--- DIRECTIVE ---
All the data should come back exactly as it was given.

--- SOURCE DATA ---
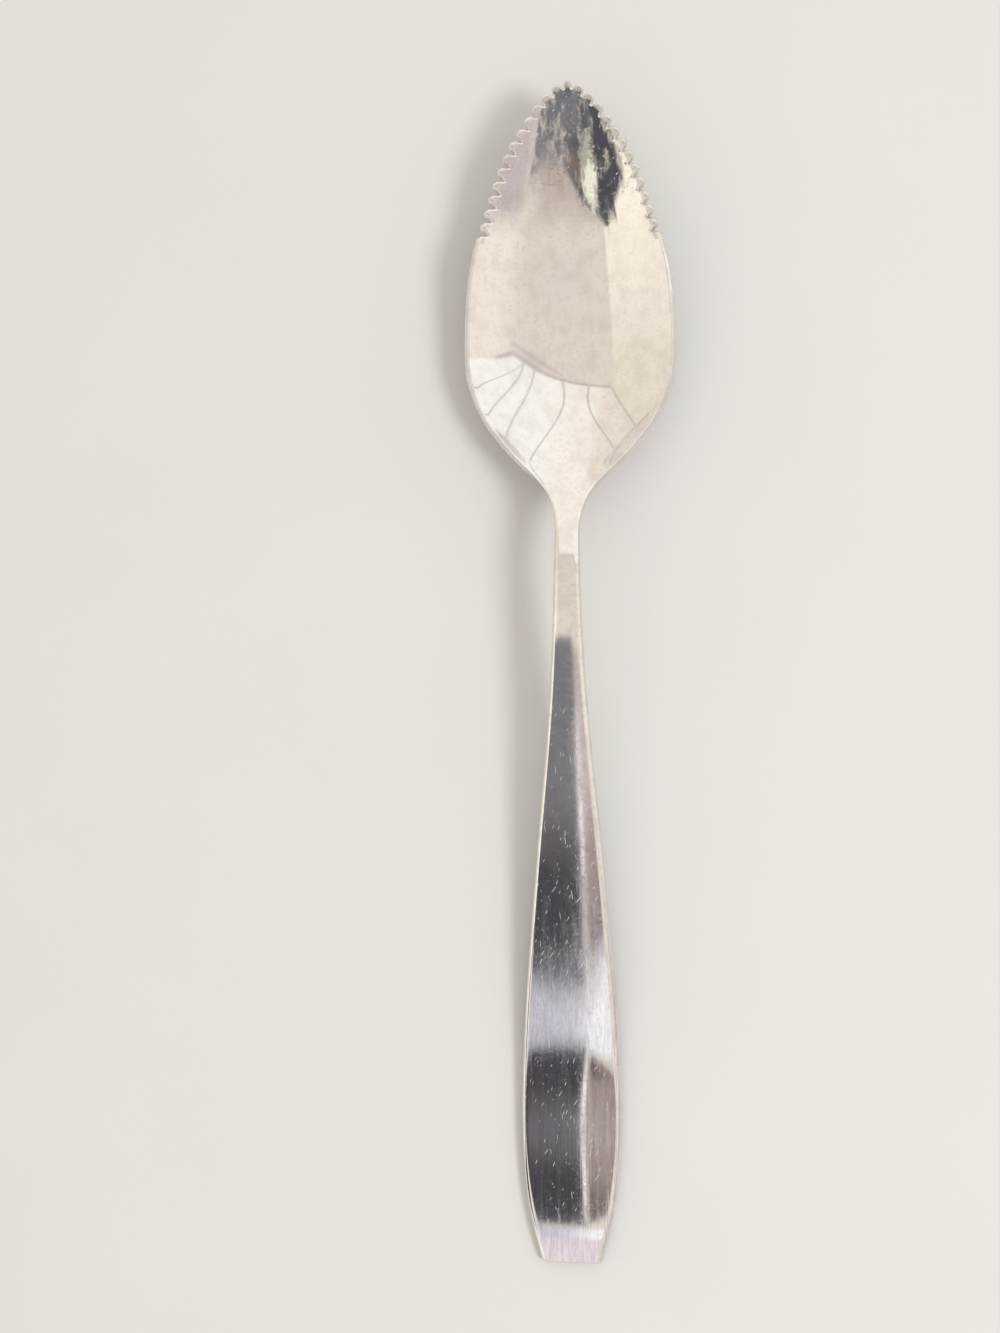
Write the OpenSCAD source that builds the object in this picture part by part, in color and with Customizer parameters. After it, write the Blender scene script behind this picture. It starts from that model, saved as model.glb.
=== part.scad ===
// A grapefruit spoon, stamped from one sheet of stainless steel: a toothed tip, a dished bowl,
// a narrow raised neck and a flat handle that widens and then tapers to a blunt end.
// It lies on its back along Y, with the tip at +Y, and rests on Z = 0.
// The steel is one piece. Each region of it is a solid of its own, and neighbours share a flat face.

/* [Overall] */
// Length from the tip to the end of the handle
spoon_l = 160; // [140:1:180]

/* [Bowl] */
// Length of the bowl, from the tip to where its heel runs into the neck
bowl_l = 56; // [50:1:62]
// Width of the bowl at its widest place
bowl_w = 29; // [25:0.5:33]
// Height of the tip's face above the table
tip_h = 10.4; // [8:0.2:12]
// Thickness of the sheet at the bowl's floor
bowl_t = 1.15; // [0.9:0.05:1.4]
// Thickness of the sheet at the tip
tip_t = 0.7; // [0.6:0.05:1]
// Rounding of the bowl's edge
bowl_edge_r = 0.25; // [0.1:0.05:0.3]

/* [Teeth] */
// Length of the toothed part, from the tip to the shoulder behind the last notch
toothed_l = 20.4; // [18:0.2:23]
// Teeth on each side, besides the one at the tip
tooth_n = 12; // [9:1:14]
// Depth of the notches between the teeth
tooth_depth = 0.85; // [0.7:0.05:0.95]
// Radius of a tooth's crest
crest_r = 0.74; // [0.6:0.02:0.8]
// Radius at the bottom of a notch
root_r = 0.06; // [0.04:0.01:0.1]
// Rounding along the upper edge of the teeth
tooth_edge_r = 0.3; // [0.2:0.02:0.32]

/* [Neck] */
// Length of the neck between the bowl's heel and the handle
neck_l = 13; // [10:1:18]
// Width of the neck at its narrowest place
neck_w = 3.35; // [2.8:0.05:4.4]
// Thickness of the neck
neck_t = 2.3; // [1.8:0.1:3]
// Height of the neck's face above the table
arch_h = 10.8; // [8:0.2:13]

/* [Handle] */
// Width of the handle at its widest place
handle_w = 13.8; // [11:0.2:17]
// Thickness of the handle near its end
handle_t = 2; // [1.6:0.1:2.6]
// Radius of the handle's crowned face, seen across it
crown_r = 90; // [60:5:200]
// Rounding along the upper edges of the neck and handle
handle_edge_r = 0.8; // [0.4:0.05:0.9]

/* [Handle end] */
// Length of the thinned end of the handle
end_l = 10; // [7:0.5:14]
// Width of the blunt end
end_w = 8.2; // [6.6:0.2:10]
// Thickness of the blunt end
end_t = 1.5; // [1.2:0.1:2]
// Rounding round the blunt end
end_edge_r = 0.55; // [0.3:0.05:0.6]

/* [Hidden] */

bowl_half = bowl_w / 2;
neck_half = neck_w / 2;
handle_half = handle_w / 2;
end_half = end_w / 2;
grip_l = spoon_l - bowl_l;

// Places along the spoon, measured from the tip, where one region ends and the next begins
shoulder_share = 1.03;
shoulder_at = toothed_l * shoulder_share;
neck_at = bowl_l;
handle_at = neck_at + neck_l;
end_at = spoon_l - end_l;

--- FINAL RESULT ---
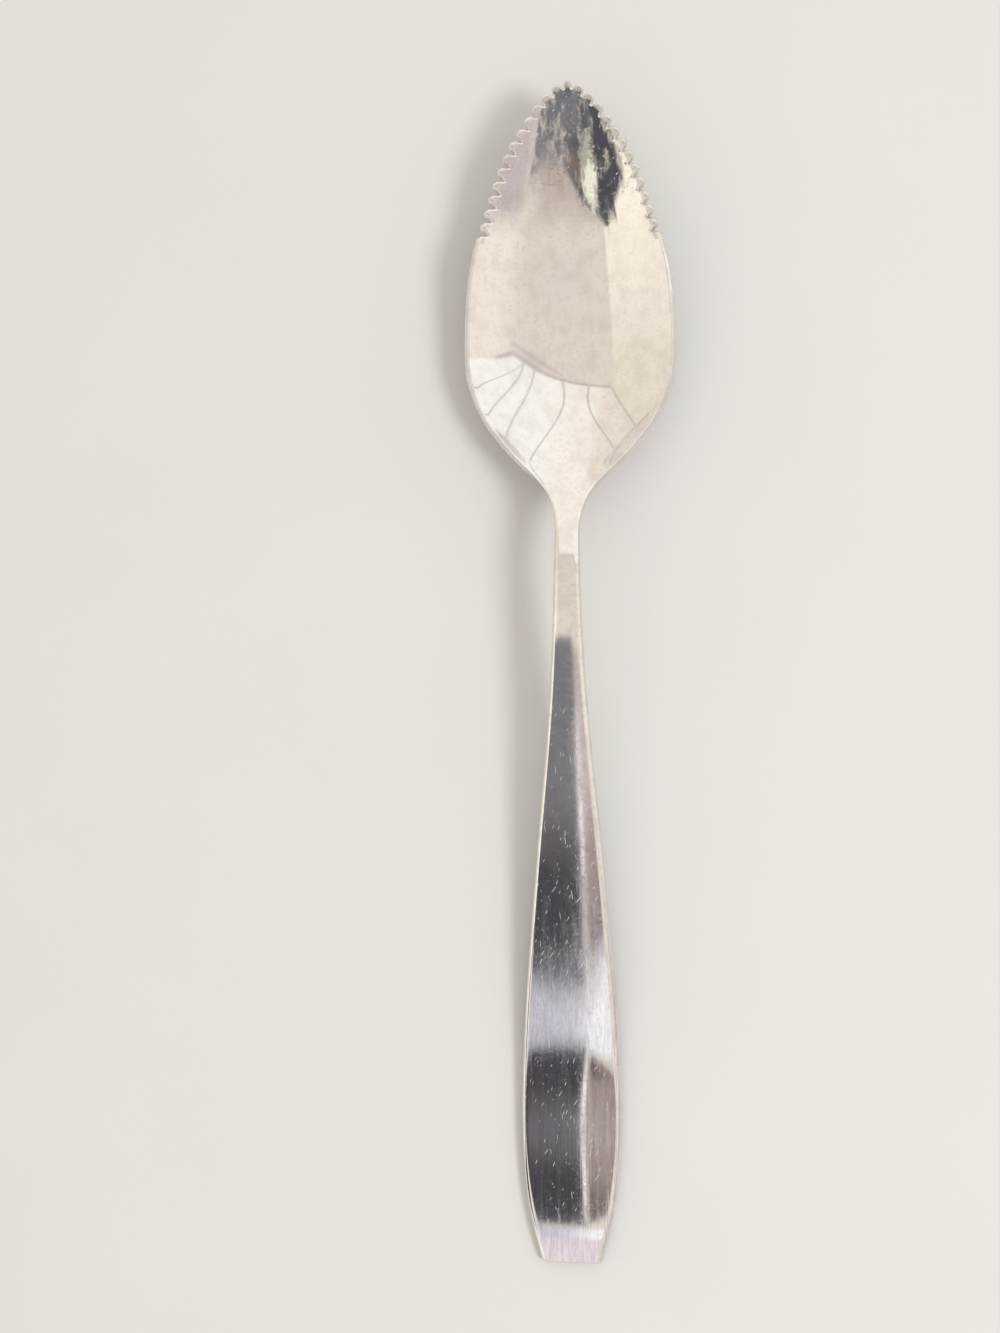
Write the OpenSCAD source that builds the object in this picture part by part, in color and with Customizer parameters. After it, write the Blender scene script behind this picture. It starts from that model, saved as model.glb.
=== part.scad ===
// A grapefruit spoon, stamped from one sheet of stainless steel: a toothed tip, a dished bowl,
// a narrow raised neck and a flat handle that widens and then tapers to a blunt end.
// It lies on its back along Y, with the tip at +Y, and rests on Z = 0.
// The steel is one piece. Each region of it is a solid of its own, and neighbours share a flat face.

/* [Overall] */
// Length from the tip to the end of the handle
spoon_l = 160; // [140:1:180]

/* [Bowl] */
// Length of the bowl, from the tip to where its heel runs into the neck
bowl_l = 56; // [50:1:62]
// Width of the bowl at its widest place
bowl_w = 29; // [25:0.5:33]
// Height of the tip's face above the table
tip_h = 10.4; // [8:0.2:12]
// Thickness of the sheet at the bowl's floor
bowl_t = 1.15; // [0.9:0.05:1.4]
// Thickness of the sheet at the tip
tip_t = 0.7; // [0.6:0.05:1]
// Rounding of the bowl's edge
bowl_edge_r = 0.25; // [0.1:0.05:0.3]

/* [Teeth] */
// Length of the toothed part, from the tip to the shoulder behind the last notch
toothed_l = 20.4; // [18:0.2:23]
// Teeth on each side, besides the one at the tip
tooth_n = 12; // [9:1:14]
// Depth of the notches between the teeth
tooth_depth = 0.85; // [0.7:0.05:0.95]
// Radius of a tooth's crest
crest_r = 0.74; // [0.6:0.02:0.8]
// Radius at the bottom of a notch
root_r = 0.06; // [0.04:0.01:0.1]
// Rounding along the upper edge of the teeth
tooth_edge_r = 0.3; // [0.2:0.02:0.32]

/* [Neck] */
// Length of the neck between the bowl's heel and the handle
neck_l = 13; // [10:1:18]
// Width of the neck at its narrowest place
neck_w = 3.35; // [2.8:0.05:4.4]
// Thickness of the neck
neck_t = 2.3; // [1.8:0.1:3]
// Height of the neck's face above the table
arch_h = 10.8; // [8:0.2:13]

/* [Handle] */
// Width of the handle at its widest place
handle_w = 13.8; // [11:0.2:17]
// Thickness of the handle near its end
handle_t = 2; // [1.6:0.1:2.6]
// Radius of the handle's crowned face, seen across it
crown_r = 90; // [60:5:200]
// Rounding along the upper edges of the neck and handle
handle_edge_r = 0.8; // [0.4:0.05:0.9]

/* [Handle end] */
// Length of the thinned end of the handle
end_l = 10; // [7:0.5:14]
// Width of the blunt end
end_w = 8.2; // [6.6:0.2:10]
// Thickness of the blunt end
end_t = 1.5; // [1.2:0.1:2]
// Rounding round the blunt end
end_edge_r = 0.55; // [0.3:0.05:0.6]

/* [Hidden] */

bowl_half = bowl_w / 2;
neck_half = neck_w / 2;
handle_half = handle_w / 2;
end_half = end_w / 2;
grip_l = spoon_l - bowl_l;

// Places along the spoon, measured from the tip, where one region ends and the next begins
shoulder_share = 1.03;
shoulder_at = toothed_l * shoulder_share;
neck_at = bowl_l;
handle_at = neck_at + neck_l;
end_at = spoon_l - end_l;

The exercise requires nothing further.